## Work to complete
Exactly the lines from the one containing "Keep writing the OpenSCAD" through the one containing "# followed by a pale one." must be returned; include both ends and nothing else.

* START Records provided *

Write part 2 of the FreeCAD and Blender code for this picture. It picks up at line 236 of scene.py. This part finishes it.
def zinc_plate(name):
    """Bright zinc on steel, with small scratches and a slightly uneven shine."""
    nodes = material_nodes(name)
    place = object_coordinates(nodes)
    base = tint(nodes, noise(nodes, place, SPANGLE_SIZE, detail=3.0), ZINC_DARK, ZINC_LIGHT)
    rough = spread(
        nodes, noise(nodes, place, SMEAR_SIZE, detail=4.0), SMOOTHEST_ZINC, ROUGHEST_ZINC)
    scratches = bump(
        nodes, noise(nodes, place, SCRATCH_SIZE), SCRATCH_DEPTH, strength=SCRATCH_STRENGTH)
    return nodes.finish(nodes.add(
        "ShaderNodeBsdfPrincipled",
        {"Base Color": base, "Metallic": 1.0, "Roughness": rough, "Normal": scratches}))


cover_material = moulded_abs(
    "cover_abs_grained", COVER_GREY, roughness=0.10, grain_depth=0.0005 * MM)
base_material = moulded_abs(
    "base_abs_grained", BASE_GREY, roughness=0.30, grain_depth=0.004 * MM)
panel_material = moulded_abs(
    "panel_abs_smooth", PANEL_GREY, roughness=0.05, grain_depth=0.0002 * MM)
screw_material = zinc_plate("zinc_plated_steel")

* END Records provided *
* START Records provided *

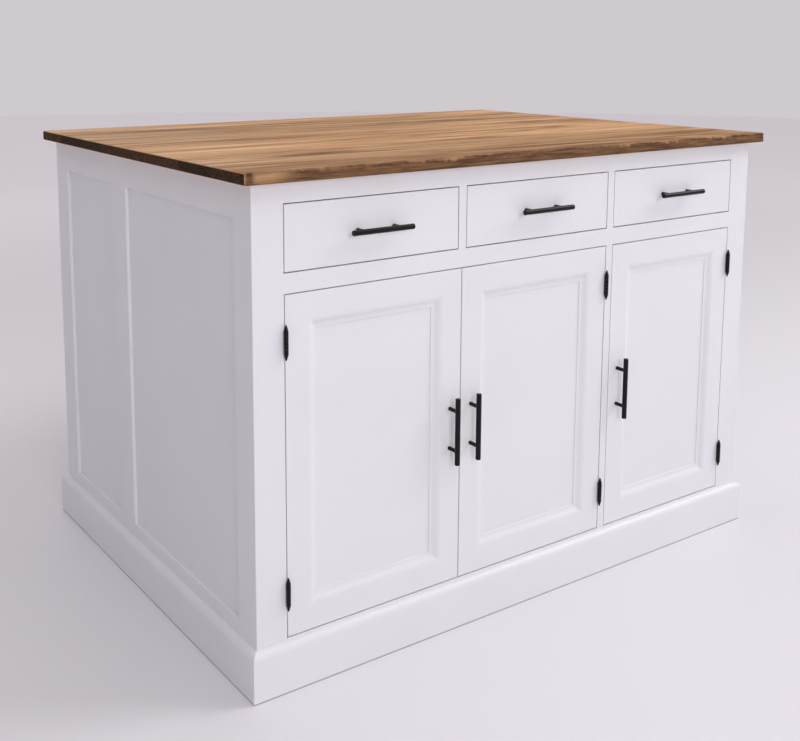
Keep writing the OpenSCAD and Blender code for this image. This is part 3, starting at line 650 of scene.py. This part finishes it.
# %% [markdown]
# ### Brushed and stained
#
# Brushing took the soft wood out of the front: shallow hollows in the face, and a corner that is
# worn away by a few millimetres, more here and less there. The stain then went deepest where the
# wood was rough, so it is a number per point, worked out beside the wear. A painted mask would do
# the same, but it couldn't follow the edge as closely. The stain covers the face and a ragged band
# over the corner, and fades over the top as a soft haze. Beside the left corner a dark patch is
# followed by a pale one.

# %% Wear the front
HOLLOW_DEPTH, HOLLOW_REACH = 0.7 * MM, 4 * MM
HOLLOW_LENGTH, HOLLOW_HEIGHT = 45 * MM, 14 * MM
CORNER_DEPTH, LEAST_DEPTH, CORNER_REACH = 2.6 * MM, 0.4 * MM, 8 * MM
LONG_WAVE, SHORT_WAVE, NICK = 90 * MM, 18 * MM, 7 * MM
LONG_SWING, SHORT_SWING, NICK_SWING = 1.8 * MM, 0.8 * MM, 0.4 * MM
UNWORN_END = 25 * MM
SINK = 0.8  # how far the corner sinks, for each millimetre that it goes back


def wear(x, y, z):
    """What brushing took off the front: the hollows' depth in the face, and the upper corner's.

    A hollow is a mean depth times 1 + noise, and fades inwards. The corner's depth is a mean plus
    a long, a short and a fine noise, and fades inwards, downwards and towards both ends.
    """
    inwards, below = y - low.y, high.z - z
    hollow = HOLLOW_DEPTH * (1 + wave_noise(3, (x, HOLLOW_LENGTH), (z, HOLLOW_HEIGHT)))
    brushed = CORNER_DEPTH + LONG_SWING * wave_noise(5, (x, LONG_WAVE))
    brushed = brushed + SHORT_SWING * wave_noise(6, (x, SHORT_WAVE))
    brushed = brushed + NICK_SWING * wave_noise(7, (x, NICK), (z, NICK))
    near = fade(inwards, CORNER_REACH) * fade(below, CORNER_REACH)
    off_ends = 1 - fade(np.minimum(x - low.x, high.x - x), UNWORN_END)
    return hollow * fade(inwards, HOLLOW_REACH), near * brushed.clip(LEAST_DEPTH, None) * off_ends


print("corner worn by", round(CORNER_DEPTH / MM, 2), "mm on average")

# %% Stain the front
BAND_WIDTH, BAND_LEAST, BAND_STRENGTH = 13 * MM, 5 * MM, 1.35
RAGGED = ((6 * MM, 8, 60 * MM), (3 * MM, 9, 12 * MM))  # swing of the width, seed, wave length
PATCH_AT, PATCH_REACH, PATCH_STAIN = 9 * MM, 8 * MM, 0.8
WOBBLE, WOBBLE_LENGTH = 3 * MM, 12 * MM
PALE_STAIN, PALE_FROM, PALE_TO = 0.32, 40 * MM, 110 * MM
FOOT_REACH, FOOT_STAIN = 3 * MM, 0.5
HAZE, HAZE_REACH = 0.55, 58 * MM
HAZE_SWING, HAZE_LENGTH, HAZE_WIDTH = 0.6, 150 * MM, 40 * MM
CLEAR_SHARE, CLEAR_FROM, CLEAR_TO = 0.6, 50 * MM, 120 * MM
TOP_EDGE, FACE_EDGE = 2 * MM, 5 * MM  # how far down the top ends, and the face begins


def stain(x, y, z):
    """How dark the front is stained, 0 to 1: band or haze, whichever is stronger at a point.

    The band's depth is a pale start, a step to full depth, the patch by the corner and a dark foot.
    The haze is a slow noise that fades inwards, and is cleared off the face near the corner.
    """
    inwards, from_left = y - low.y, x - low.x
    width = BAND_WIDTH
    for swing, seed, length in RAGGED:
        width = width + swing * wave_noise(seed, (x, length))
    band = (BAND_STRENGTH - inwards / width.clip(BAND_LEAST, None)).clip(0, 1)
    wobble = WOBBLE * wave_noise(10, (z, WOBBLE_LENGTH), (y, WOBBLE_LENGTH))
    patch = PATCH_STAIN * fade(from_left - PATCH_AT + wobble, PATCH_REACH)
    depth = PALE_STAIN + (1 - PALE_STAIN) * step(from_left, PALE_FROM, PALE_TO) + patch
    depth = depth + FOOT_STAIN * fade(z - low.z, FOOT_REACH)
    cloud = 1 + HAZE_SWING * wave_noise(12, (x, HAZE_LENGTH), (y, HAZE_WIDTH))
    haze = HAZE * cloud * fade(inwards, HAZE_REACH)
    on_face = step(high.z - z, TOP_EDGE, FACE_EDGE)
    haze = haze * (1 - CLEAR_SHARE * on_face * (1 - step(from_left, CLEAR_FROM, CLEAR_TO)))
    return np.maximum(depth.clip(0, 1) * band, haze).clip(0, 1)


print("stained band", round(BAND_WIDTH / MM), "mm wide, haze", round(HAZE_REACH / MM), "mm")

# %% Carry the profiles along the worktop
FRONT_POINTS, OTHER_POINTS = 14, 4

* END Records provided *
* START Records provided *

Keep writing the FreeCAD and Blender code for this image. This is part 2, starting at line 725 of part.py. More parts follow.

* END Records provided *

## Task answer
Keep writing the OpenSCAD and Blender code for this image. This is part 3, starting at line 650 of scene.py. This part finishes it.
# %% [markdown]
# ### Brushed and stained
#
# Brushing took the soft wood out of the front: shallow hollows in the face, and a corner that is
# worn away by a few millimetres, more here and less there. The stain then went deepest where the
# wood was rough, so it is a number per point, worked out beside the wear. A painted mask would do
# the same, but it couldn't follow the edge as closely. The stain covers the face and a ragged band
# over the corner, and fades over the top as a soft haze. Beside the left corner a dark patch is
# followed by a pale one.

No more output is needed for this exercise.